== Data extract ==
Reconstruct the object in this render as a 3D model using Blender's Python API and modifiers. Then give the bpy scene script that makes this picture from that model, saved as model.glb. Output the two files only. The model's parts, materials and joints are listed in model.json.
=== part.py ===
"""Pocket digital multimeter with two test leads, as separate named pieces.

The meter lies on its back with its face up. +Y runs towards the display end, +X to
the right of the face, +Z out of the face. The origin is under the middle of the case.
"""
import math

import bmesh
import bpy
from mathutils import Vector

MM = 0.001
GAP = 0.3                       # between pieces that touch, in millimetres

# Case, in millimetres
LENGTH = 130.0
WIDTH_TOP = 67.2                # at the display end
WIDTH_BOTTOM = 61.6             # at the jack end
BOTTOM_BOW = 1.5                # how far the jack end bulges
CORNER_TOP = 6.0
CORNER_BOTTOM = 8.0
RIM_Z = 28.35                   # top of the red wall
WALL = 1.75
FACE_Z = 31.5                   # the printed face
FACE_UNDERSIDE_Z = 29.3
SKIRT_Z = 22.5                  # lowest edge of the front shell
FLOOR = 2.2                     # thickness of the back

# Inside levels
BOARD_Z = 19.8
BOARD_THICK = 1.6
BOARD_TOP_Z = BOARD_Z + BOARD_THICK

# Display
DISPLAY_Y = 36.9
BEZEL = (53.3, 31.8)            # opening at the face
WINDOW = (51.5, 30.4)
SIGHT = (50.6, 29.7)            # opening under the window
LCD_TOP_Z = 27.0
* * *
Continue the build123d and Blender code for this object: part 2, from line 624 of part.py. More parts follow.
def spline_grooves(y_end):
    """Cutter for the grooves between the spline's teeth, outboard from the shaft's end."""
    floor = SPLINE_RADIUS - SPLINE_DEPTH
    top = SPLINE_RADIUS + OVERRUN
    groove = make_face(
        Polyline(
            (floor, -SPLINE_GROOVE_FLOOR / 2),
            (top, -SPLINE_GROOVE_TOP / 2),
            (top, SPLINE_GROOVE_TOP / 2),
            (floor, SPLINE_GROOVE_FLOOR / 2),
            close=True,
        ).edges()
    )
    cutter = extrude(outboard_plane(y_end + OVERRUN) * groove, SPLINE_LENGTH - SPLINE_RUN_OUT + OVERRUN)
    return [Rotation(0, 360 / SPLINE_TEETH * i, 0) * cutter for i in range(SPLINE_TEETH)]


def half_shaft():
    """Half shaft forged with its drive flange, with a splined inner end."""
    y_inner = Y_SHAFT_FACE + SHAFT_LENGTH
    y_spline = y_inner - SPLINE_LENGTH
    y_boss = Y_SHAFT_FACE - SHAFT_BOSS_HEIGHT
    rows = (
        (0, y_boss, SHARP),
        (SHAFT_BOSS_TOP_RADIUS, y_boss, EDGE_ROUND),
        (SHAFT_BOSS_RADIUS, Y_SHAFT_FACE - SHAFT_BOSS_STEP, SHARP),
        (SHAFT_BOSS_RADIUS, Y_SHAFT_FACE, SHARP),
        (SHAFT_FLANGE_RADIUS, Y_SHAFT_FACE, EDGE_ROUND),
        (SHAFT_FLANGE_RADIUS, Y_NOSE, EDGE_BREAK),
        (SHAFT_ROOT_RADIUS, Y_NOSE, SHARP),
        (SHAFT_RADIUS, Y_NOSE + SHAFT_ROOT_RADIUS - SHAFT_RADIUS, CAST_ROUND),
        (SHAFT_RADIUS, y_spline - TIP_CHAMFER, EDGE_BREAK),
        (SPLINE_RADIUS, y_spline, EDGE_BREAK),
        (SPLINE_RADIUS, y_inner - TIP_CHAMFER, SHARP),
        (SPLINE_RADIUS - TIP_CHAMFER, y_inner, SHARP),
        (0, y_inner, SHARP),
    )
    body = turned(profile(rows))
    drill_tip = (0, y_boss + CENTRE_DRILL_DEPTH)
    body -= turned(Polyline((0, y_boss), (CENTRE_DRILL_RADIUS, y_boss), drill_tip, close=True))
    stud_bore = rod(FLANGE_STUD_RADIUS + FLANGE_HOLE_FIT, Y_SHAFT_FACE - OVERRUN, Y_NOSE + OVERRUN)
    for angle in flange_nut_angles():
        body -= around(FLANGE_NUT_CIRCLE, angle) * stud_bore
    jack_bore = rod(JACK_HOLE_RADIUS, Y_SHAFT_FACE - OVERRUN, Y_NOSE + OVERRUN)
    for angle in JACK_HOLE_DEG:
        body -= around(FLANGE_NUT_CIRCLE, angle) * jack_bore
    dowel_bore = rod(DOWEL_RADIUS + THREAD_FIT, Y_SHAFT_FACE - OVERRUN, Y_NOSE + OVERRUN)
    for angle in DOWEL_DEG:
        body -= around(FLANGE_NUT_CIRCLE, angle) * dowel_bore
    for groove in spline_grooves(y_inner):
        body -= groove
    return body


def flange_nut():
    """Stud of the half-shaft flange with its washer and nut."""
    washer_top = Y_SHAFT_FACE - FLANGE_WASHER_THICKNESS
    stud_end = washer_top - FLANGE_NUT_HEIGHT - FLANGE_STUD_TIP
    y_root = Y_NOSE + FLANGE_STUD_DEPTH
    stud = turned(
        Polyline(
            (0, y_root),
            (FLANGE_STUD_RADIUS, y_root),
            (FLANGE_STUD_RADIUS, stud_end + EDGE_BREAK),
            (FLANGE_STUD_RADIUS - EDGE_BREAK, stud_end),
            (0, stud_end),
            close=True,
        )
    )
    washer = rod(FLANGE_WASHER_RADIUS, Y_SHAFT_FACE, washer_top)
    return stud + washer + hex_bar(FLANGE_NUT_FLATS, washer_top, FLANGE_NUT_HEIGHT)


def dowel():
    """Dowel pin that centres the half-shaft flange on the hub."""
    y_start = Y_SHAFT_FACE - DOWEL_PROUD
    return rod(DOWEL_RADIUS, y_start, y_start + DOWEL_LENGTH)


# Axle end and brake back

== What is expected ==
In the material above, locate the line containing "Continue the build123d" and the line containing "return [Rotation(0, 360". Transcribe exactly those two lines and every line between them, and nothing more.

== Task answer ==
Continue the build123d and Blender code for this object: part 2, from line 624 of part.py. More parts follow.
def spline_grooves(y_end):
    """Cutter for the grooves between the spline's teeth, outboard from the shaft's end."""
    floor = SPLINE_RADIUS - SPLINE_DEPTH
    top = SPLINE_RADIUS + OVERRUN
    groove = make_face(
        Polyline(
            (floor, -SPLINE_GROOVE_FLOOR / 2),
            (top, -SPLINE_GROOVE_TOP / 2),
            (top, SPLINE_GROOVE_TOP / 2),
            (floor, SPLINE_GROOVE_FLOOR / 2),
            close=True,
        ).edges()
    )
    cutter = extrude(outboard_plane(y_end + OVERRUN) * groove, SPLINE_LENGTH - SPLINE_RUN_OUT + OVERRUN)
    return [Rotation(0, 360 / SPLINE_TEETH * i, 0) * cutter for i in range(SPLINE_TEETH)]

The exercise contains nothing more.